To state the fact, it's not, in any way, a 'movie' in the most intrinsic sense of the word. Dominantly, "To the Wonder" is more of a feature-length mood piece. And like a sweeter Alain Resnais, Terrence Malick, through the use of deeply pleading narrations and breathtaking yet fragmented imagery, explores love at its most trying and at its most pure. From a Parisian woman's (Olga Kurylenko) search for the meaning of her romance with an American man, played by Ben Affleck with a sort of detached silence, to a Spanish priest's (Javier Bardem) quest to make one with his spirituality, the film approaches the many forms of love with articulate questions and wandering thoughts that it has delivered through the profound nuances of the French and Spanish language.
By doing so, the film takes on a more personal level. As the film continues on with its various reflections, the film becomes less and less about love in general and more and more like a silently thankful prayer. And just like "The Tree of Life", "To the Wonder" is a highly personal project for Terrence Malick, as he himself, from what I've read, is basically the Ben Affleck character in the film. So in many respects, "To the Wonder's" creation is basically a form of unhindered personal expression. For an artist like him, expressing whatever he feels through written words is certainly not enough.
Like a well-wrought diary entry, "To the Wonder" is Malick's remedy to his various emotional ellipses. And although the film is as ambiguous and baffling as the next artsy fartsy film, its emotional content, as far as I'm concerned, is as coherent as it can be. The film may be branded as an utter piece of pretentious art, but what it cannot be accused of is deluding the audience's emotions. Like a beautiful romantic symphony, "To the Wonder" is a film that you just can't help but stop and hum along with.
Terrence Malick, unlike any directors of any kind out there, treats cinema as his personal poetry book, and I couldn't be more thankful about it. Ultimately, 'thankful' is the key word here. Lyrical, elegiac and also quite life-affirming even despite its perceived ambiguity, "To the Wonder" is a film that speaks more truth about love than some 30 romantic films combined. "To the love that loves us, thank you."
Known for not being much of an actors director, that is very evident in To The Wonder. Amanda Peet, Jessica Chastain amongst other towering actors were completly cut from the movie. Ben Affleck only utters one or two sentences and Olga Kurylenko looks really good on summer dresses. Javier Bardem is actually a nice presence and you can feel by his looks and pose that this man has completly lost it's faith and feels hopeless all the way.
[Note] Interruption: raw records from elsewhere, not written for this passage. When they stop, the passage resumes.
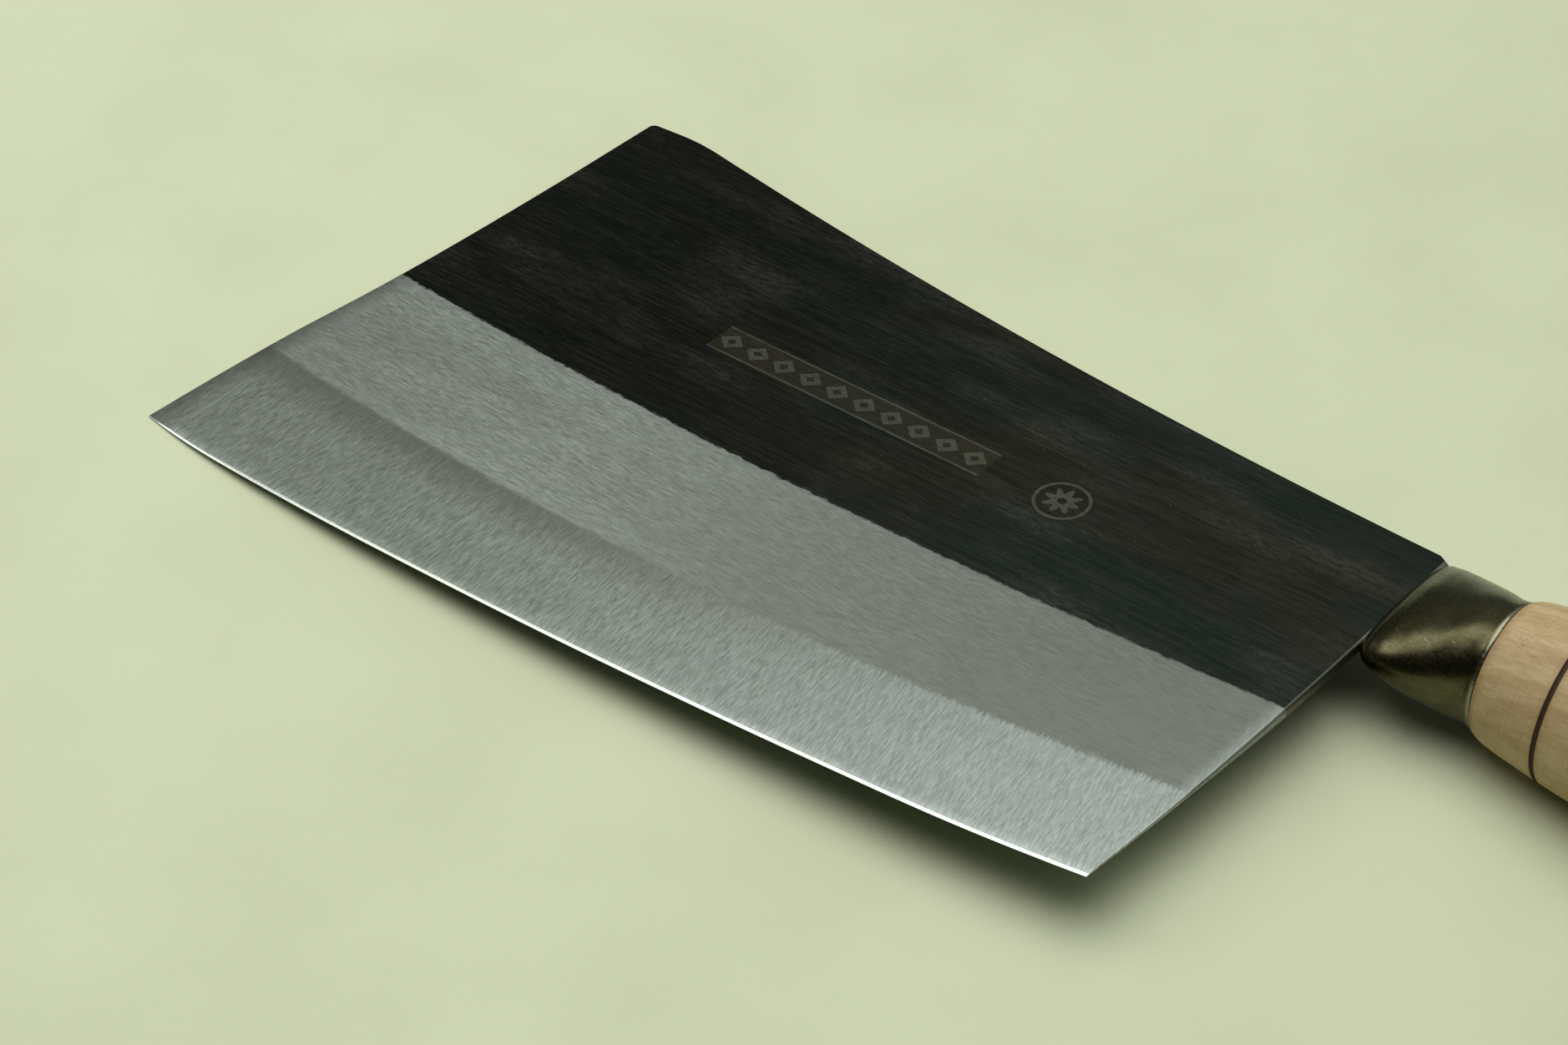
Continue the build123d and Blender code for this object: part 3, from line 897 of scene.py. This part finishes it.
def room_light():
    """A room that is dark low down and on the camera's side, and lighter high up behind."""
    room = bpy.data.worlds.new("room")
    room.use_nodes = True
    nodes, links = room.node_tree.nodes, room.node_tree.links
    direction = nodes.new("ShaderNodeTexCoord").outputs["Generated"]
    height = nodes.new("ShaderNodeVectorMath")
    height.operation = "DOT_PRODUCT"
    height.inputs[1].default_value = (0.0, 0.40, 0.85)
    links.new(direction, height.inputs[0])
    ramp = nodes.new("ShaderNodeValToRGB")
    ramp.color_ramp.interpolation = "EASE"
    low, high = ramp.color_ramp.elements
    low.position, low.color = 0.25, (0.030, 0.034, 0.026, 1)
    high.position, high.color = 0.95, (0.46, 0.50, 0.43, 1)
    links.new(height.outputs["Value"], ramp.inputs[0])
    links.new(ramp.outputs[0], nodes["Background"].inputs["Color"])
    return room


FLOOR_SIDE = 8.0
half_side = FLOOR_SIDE / 2
floor_mesh = bpy.data.meshes.new("floor")
floor_corners = [(x, y, 0) for x, y in ((-1, -1), (1, -1), (1, 1), (-1, 1))]
floor_mesh.from_pydata([Vector(c) * half_side for c in floor_corners], [], [(0, 1, 2, 3)])
floor = bpy.data.objects.new("floor", floor_mesh)
floor.data.materials.append(floor_material())
bpy.context.scene.collection.objects.link(floor)

bpy.context.scene.world = room_light()
bpy.context.scene.view_settings.view_transform = "Standard"
soft_light("softbox", (-0.24, 0.08, 1.35), (-0.22, 0.10, 0), 1.8, 1.4, 17.2, (1.0, 1.0, 0.96))
soft_light("side_fill", (-0.85, -0.22, 0.75), (0, 0, 0), 0.6, 0.4, 1.8, (1.0, 1.0, 0.97))

# The camera is placed from the forged face that is seen: its frame has its origin on that face
# over the knife's own origin, its x along the handle and its z out of the face.
CAMERA_PLACE = (228.16, -433.29, 404.08)     # millimetres in the face's frame
CAMERA_HEADING, CAMERA_PITCH, CAMERA_ROLL = 41.21, -38.55, -1.47
LENS, SENSOR = 76.68, 36.0
face_x = (along - face_up * along.dot(face_up)).normalized()
face_turn = Matrix((face_x, face_up.cross(face_x), face_up)).transposed().to_4x4()
face_frame = Matrix.Translation(KNIFE @ Vector((0, 0, FORGED_HALF))) @ face_turn
camera_data = bpy.data.cameras.new("camera")
camera_data.lens, camera_data.sensor_width, camera_data.sensor_fit = LENS, SENSOR, "HORIZONTAL"
camera_data.clip_start = 0.02
camera = bpy.data.objects.new("camera", camera_data)
aim = Matrix.Rotation(math.radians(CAMERA_HEADING), 4, "Z")
aim = aim @ Matrix.Rotation(math.radians(90 + CAMERA_PITCH), 4, "X")
aim = aim @ Matrix.Rotation(math.radians(CAMERA_ROLL), 4, "Z")
camera.matrix_world = face_frame @ Matrix.Translation(Vector(CAMERA_PLACE) * MM) @ aim
bpy.context.scene.collection.objects.link(camera)
bpy.context.scene.camera = camera
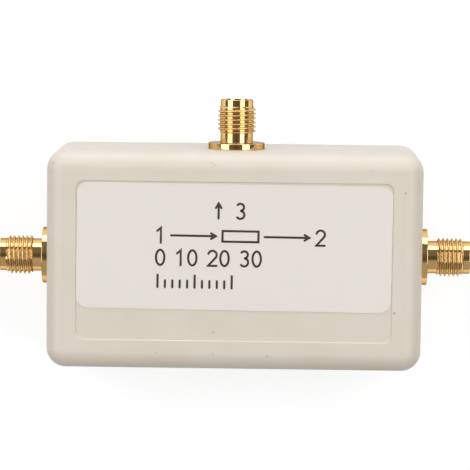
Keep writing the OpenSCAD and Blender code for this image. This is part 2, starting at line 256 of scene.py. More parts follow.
@dataclass(frozen=True)
class Finish:
    """A finish whose colour, gloss and surface drift a little from place to place."""

    name: str
    colour: Rgb
    shade: Rgb
    drift: float = 6.0
    roughness: Span = (0.4, 0.5)
    grain: float = 0.3
    grain_depth: float = 0.004
    metallic: float = 0.0
    ior: float = 1.5

    def body(self, graph: Graph) -> Socket:
        """Give the colour, which drifts between two."""
        share = graph.spread(graph.noise(self.drift), COLOUR_SPAN, (0, 1))
        return graph.blend(share, linear(self.colour), linear(self.shade))

    def surface(self, graph: Graph) -> None:
        """Add the fine relief."""
        graph.relief(graph.noise(self.grain, detail=4), self.grain_depth)

    @cache
    def material(self) -> Material:
        """Build the material, once for all the pieces that have it.

        Returns:
            The material, ready to assign.
        """
        graph = Graph.of_material(self.name)
        gloss = graph.spread(graph.noise(self.drift / GLOSS_FINENESS), GLOSS_SPAN, self.roughness)
        graph.set(Base_Color=self.body(graph), Roughness=gloss, Metallic=self.metallic, IOR=self.ior)
        self.surface(graph)
        return graph.owner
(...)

It's the marriage between the strong images, music and actors that truly sets it apart. This is a movie that will work like others didn't in silent spaces and contemplative moments. Sure, sometimes it feels like you're watching a perfume add and human beings simply don't spin around that much in public, but this naive feeling works wonders on tackling subjects such a love, romance, relationships and so on, like few others can. It's pure, emotional, spiritual and if you're open minded enough, you will be dragged onto the feelings it's portraying on a way you didn't think it was possible.